Enough nostalgia and retread. The world knows the saga of Lindsey Lohan and I can offer no additional information on that. There were drugs, eating disorders, mental breakdowns, burglaries, car accidents, and sensationalist claims from family and friends that hit on either the extremely positive (Lindsey is brilliant and misunderstood, but sooooo strong as a person) to the extremely negative (Lindsey has AIDS, Lindsey is a thief, etc.). She has even gone to great lengths to compare her life to that of another drug addict that was spit out by the Hollywood machine--Marilyn Monroe.

At first I laughed. Lindsey broke into a house and stole jewelry? Hilarious. Lindsey kicked out of Club ____ for drunken behavior? What an idiot. Lindsey launches a clothing line and it flops? Funnier still. But after all the bad things seemed to pile up with no end in sight I became disillusioned. People joke about rubbernecking, the fascination with watching accidents occur and seeing the aftermath, but rarely do they actively engage in watching a tragic fall from grace, and derive pleasure from it. I hated myself because I hated Lohan. I felt she deserved what was coming to her, and that ultimately the universe was punishing her for her outlandish behavior and inflated ego.

And so I stopped reading. When I saw her picture or her name in the banner I would simply scroll past to the next story. My tolerance level had been reached. This went on unchanged for months. I avoided any mention of Lindsey's name and was generally a happy person.

Eventually, however, the curiosity crept back in. I started reading a blog post here or there about her. How could I not? The headlines were getting even more ridiculous than before. Now she was over a half million in debt and making a scene outside clubs after being refused service. This was the big leagues. No more getting fired from movies, she wasn't even being considered for movies in the first place.

It seems too cliche to say Lindsey is a case of the American Dream gone horribly wrong. Talent and beauty rewarded too fast. A poor soul who couldn't escape the clutches of her selfish and overbearing parents. It doesn't fit for the same reason anyone with a brain mocks VH1's "Behind the Music"--it's too predictable. Of course the drummer died, the singer and the guitarist fought over a woman, and nobody cared about the bassist. Thats how it always happens.

Too often we look for ways to pass off blame for celebrities. Different ground rules apply. People say Michael Jackson was just a product of an extremely dysfunctional childhood, but what does that really mean when we look at some of his actions? Is his pedophilia somehow less revolting because his father was a religious maniac? Are the molestation charges somewhat softer because he was denied a proper childhood? No. These actions matter, and anyone who says anything else simply has his head in the sand.

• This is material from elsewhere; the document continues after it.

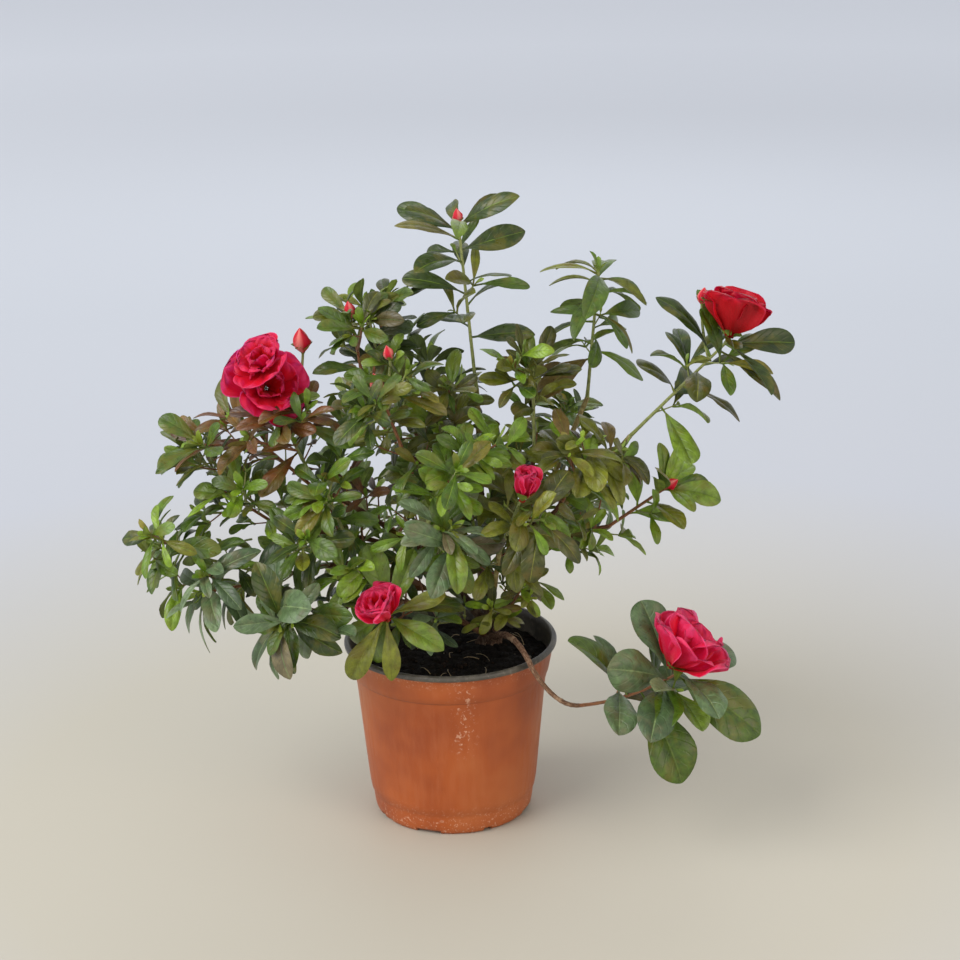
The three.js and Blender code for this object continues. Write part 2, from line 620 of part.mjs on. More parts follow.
// A bud or a double bloom: a ball with ruffled sides, drawn out along the way it faces.
function bloomSolid(centre, way, width, height, ruffle, facets) {
  const geometry = new THREE.SphereGeometry(1, ...facets);
  const position = geometry.attributes.position;
  const turn = new THREE.Quaternion().setFromUnitVectors(new THREE.Vector3(0, 1, 0), way);
  for (let i = 0; i < position.count; i += 1) {
    const place = new THREE.Vector3().fromBufferAttribute(position, i);
    const ring = Math.sqrt(Math.max(0, 1 - place.y ** 2));
    const lobes = 1 + ruffle * ring * Math.cos(5 * Math.atan2(place.z, place.x) + 3 * place.y);
    place.set(place.x * lobes * width / 2, place.y * height / 2, place.z * lobes * width / 2);
    place.applyQuaternion(turn).add(centre);
    position.setXYZ(i, place.x, place.y, place.z);
  }
  return solidOf(geometry);
}

// The way that a leaf's upper face turns: up, and outwards from the crown's middle.
function lightAt(place) {
  const out = new THREE.Vector3(place.x - crownAxis[0], place.y - crownAxis[1], 0);
  return out.normalize().multiplyScalar(0.5).add(new THREE.Vector3(0, -0.25, 0.8));
}

// The stems of the masses take their places first, so that no leaf grows into a stem.
const stems = {};

function placeStem(row) {
  const curve = archedCurve(seat(row, twigRadius), row);
  stems[row.name] = curve;
  registerLimb({ curve, radius: taper(twigRadius, twigRadius * twigTipShare), steps: stemSteps }, row.name);
}

// Grows one mass: its stem, leaves, side twigs, buds and bloom, each in the mass's own space.
const counts = {};

function makeMass(row) {
  const dice = new Dice(row.seed);
  const pieces = [];
  const own = [];
  const others = bodies.filter((body) => body.owner !== row.name);
  counts[row.name] = { leaves: 0, skipped: 0 };

  const fits = (body, gap, list) => list.every((other) => clear(body, other, gap));

  const addTwig = (curve, foot, steps, isSide) => {
    const rule = taper(foot, foot * twigTipShare);
    const parts = [];
    for (let i = 0; i < steps; i += 1) {
      parts.push(stick(curve.getPoint(i / steps), curve.getPoint((i + 1) / steps), rule(i / steps)));
    }
    if (isSide && !parts.every((part) => fits(part, neighbourGap, others))) {
      return false;
    }
    parts.forEach((part) => own.push({ kind: 'twig', ...part }));
    pieces.push(solidOf(limbGeometry(curve, rule, twigSides, steps)));
    return true;
  };

  const addLeaf = (curve, share, azimuth, spread, length) => {
    const root = curve.getPoint(share);
    const light = lightAt(root);
    const along = curve.getTangent(share).addScaledVector(light, row.facing).normalize();
    const twist = THREE.MathUtils.degToRad(dice.between(-leafTwist, leafTwist));
    const zero = across(vertical, along);
    const quarter = new THREE.Vector3().crossVectors(along, zero);
    for (const turn of leafTurns) {
      const angle = THREE.MathUtils.degToRad(azimuth + turn);
      const out = zero.clone().multiplyScalar(Math.cos(angle)).addScaledVector(quarter, Math.sin(angle));
      const open = THREE.MathUtils.degToRad(spread);
      const way = along.clone().multiplyScalar(Math.cos(open)).addScaledVector(out, Math.sin(open));
      way.z -= row.hang;
      way.normalize();
      const lift = across(along.clone().multiplyScalar(0.4).add(light), way).applyAxisAngle(way, twist);
      const leaf = { root, way, lift, length, plump: row.plump, hang: row.hang };
      const corners = leafCorners({ ...leaf, rootShare: 0 });
      const blade = block(leafCorners({ ...leaf, rootShare: ownLeafShare }), leafFaces);
      const whole = block(corners, leafFaces);
      const blades = own.filter((body) => body.kind === 'blade');
      if (fits(whole, neighbourGap, others) && fits(blade, ownLeafGap, blades)) {
        own.push({ kind: 'blade', ...blade });
        own.push({ kind: 'leaf', ...whole });
        pieces.push(leafSolid(corners));
        counts[row.name].leaves += 1;
        return;
      }
    }
    counts[row.name].skipped += 1;
  };

  const addLeaves = (curve, count, from, whorl) => {
    let azimuth = dice.between(0, 360);
    for (let i = 0; i < whorl; i += 1) {
      azimuth += 360 / whorl + dice.between(-12, 12);
      const length = row.leaf * dice.between(0.68, 1);
      const share = 1 - (i + 0.3) * whorlPitch / curve.getLength();
      addLeaf(curve, share, azimuth, row.spread * dice.between(0.72, 1.15), length);
    }
    for (let i = 0; i < count; i += 1) {
      azimuth += goldenTurn;
      const share = from + (0.95 - from) * (i + 0.3) / count;
      const length = row.leaf * dice.between(0.78, 1.08);
      addLeaf(curve, share, azimuth, (row.spread + 14 * (1 - share)) * dice.between(0.9, 1.15), length);
    }
  };

  const stem = stems[row.name];
  addTwig(stem, twigRadius, stemSteps, false);
  if (row.bloom) {
    addBloom(row, stem, pieces, own, dice);
  }
  if (row.bud) {
    const way = stem.getTangent(1);
    const centre = stem.getPoint(1).addScaledVector(way, row.bud * 0.55);
    pieces.push(bloomSolid(centre, way, row.bud, row.bud * budHeight, budRuffle, budFacets));
    own.push({ kind: 'bud', ...ball(centre, row.bud * 0.6) });
  }
  addLeaves(stem, row.leaves, row.bare ?? 0.3, row.whorl);
  const firstTurn = dice.between(0, 360);
  for (let i = 0; i < row.twigs; i += 1) {
    const share = 0.35 + 0.5 * (i + dice.between(0.1, 0.9)) / row.twigs;
    const along = stem.getTangent(share);
    const angle = THREE.MathUtils.degToRad(firstTurn + i * goldenTurn);
    const zero = across(vertical, along);
    const quarter = new THREE.Vector3().crossVectors(along, zero);
    const out = zero.multiplyScalar(Math.cos(angle)).addScaledVector(quarter, Math.sin(angle));
    const way = along.clone().multiplyScalar(0.64).addScaledVector(out, 0.77);
    way.z += 0.1;
    way.normalize();
    const length = row.length * dice.between(0.35, 0.5) + 6;
    const start = stem.getPoint(share);
    const end = start.clone().addScaledVector(way, length);
    const bend = start.clone().addScaledVector(way, length * 0.5).addScaledVector(out, length * 0.06);
    const curve = new THREE.QuadraticBezierCurve3(start, bend, end);
    const leafCount = Math.round(dice.between(0.5, 1.6));
    const whorl = Math.round(dice.between(3.1, 4.4));
    if (addTwig(curve, sideTwigRadius, sideTwigSteps, true)) {
      addLeaves(curve, leafCount, 0.35, whorl);
    }
  }
  own.filter((body) => body.kind !== 'blade').forEach((body) => bodies.push({ ...body, owner: row.name }));
  return geometryOf(largestBody(wasm.Manifold.union(pieces)));
}

function addBloom(row, stem, pieces, own, dice) {
  const way = stem.getTangent(1).multiplyScalar(0.35).add(new THREE.Vector3(0, -0.35, 0.9)).normalize();
  const turnAside = dice.between(-0.2, 0.2);
  const centre = stem.getPoint(1).addScaledVector(way, row.bloom * 0.5);
  const pedicel = new THREE.LineCurve3(stem.getPoint(0.97), centre);
  pieces.push(solidOf(limbGeometry(pedicel, taper(sideTwigRadius, sideTwigRadius), twigSides, 1)));
  pieces.push(bloomSolid(centre, way, row.bloom, row.bloom * bloomHeight, bloomRuffle, bloomFacets));
  own.push({ kind: 'bloom', ...ball(centre, row.bloom * bloomBall) });
  if (row.twin) {
    const width = row.bloom * twinShare;
    const aside = new THREE.Vector3(-row.bloom * (0.2 + turnAside * 0.1), 0, row.bloom * 0.4);
    const second = centre.clone().add(aside);
    pieces.push(bloomSolid(second, way, width, width * bloomHeight, bloomRuffle, bloomFacets));
    own.push({ kind: 'bloom', ...ball(second, width * bloomBall) });
  }
}

const plant = new THREE.Group();
plant.name = 'azalea_in_pot';

function addNode(name, geometry, material) {
  const mesh = new THREE.Mesh(geometry, material);
  mesh.name = name;
  plant.add(mesh);
}

// The pot stands in the way of leaves as one drum, from its foot to its rim.
function potDrum() {
  const sides = 16;
  const corners = [];
  const faces = [[], []];
  for (let i = 0; i < sides; i += 1) {
    const angle = i / sides * 2 * Math.PI;
    const corner = new THREE.Vector3(Math.cos(angle), Math.sin(angle), 0).multiplyScalar(rimRadius + 1);
    corners.push(corner, corner.clone().setZ(potHeight));
    const next = (i + 1) % sides;
    faces.push([2 * i, 2 * next, 2 * next + 1, 2 * i + 1]);
    faces[0].push(2 * i);
    faces[1].push(2 * i + 1);
  }
  return { owner: 'pot', kind: 'pot', ...block(corners, faces) };
}

addNode('pot', makePot(), potPlastic);
addNode('peat', makePeat(), peatMaterial);
addNode('trunk', makeTrunk(), bark);
for (const row of boughs) {
  addNode(row.name, makeBough(row), bark);
}
bodies.push(potDrum());
masses.forEach(placeStem);
for (const row of masses) {
  addNode(row.name, makeMass(row), foliage[row.tint]);
}

export default plant;
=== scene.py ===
# A potted azalea: a plastic nursery pot with peat, a short trunk, boughs, twigs, leaves, buds and
# double blossom. The tables and the growth are in millimetres, with +Z up and the origin under the
# pot, and every mesh is scaled to metres when it is made.
import functools
import json
import math

import bpy
import numpy as np
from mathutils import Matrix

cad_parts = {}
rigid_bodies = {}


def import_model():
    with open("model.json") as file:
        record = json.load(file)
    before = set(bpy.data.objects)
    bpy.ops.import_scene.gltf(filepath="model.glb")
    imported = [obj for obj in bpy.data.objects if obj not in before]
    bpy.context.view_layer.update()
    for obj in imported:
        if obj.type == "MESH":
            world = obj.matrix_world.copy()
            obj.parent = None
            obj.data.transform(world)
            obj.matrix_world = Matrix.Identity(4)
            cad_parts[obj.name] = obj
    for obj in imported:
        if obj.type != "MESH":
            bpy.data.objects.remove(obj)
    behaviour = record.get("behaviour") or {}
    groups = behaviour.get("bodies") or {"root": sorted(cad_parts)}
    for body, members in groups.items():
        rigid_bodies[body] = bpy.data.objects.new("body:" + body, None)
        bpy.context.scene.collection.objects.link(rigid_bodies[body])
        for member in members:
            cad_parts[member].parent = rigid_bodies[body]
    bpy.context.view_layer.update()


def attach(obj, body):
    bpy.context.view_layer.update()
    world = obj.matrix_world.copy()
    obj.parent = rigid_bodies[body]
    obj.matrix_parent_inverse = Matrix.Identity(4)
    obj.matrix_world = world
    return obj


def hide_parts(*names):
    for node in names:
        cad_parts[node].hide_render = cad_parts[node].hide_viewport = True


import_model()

MILLIMETRE = 0.001

# Camera and floor, in metres and degrees
CAMERA_PLACE = (0.0198, -1.3616, 0.6694)
CAMERA_PITCH, CAMERA_ROLL = 18.6, -1
CAMERA_LENS = 90
FLOOR_REACH = 12

# Pot
RIM_RADIUS = 65
POT_HEIGHT = 111
LIP_HEIGHT = 5
LIP_STAND = 2.6
COLLAR_HEIGHT = 11
COLLAR_LINE = 91.2
FOOT_RADIUS = 48.5
WALL = 1.2
FLOOR_TOP = 4
RING_INSIDE = 42.5
FOOT_GROOVE = 2.6
DISC_RADIUS = 30
DRAIN_NOTCHES = 8
NOTCH_TURN = 1.58
NOTCH_WIDTH, NARROW_NOTCH, NOTCH_HEIGHT = 16, 0.34, 2.2
# How far the wall stands out from the foot's radius, and at what height
BELLY, BELLY_HEIGHT = 9.4, 84.5
LOW_FLARE, LOW_FLARE_HEIGHT = 3.1, 20
COLLAR_FLARE = 12.8
MOULD_SEAM = math.radians(-99)
POT_STEPS = 168
PEAT_LEVEL = 98.5
SEAT_GAP = 0.3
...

So I will continue to watch the downfall of Lindsey Lohan. I'll read about her next arrest, look at pictures of her stumbling drunk outside a club, and probably even watch a couple minutes of the sex tape that she is bound to release at some point. I am not saying I will feel good about any of this, but I won't feel bad either. Lindsey has had all the chances in the world to straighten up.

Ultimately, watching Lindsey slowly bankrupt herself of money, credibility, and dignity isn't about feeling good or bad, but simply feeling something. Ill do this for the same reason that millions of people will watch The Bachelor or Jersey Shore--entertainment. Somehow I get the feeling that is what Lindsey wants.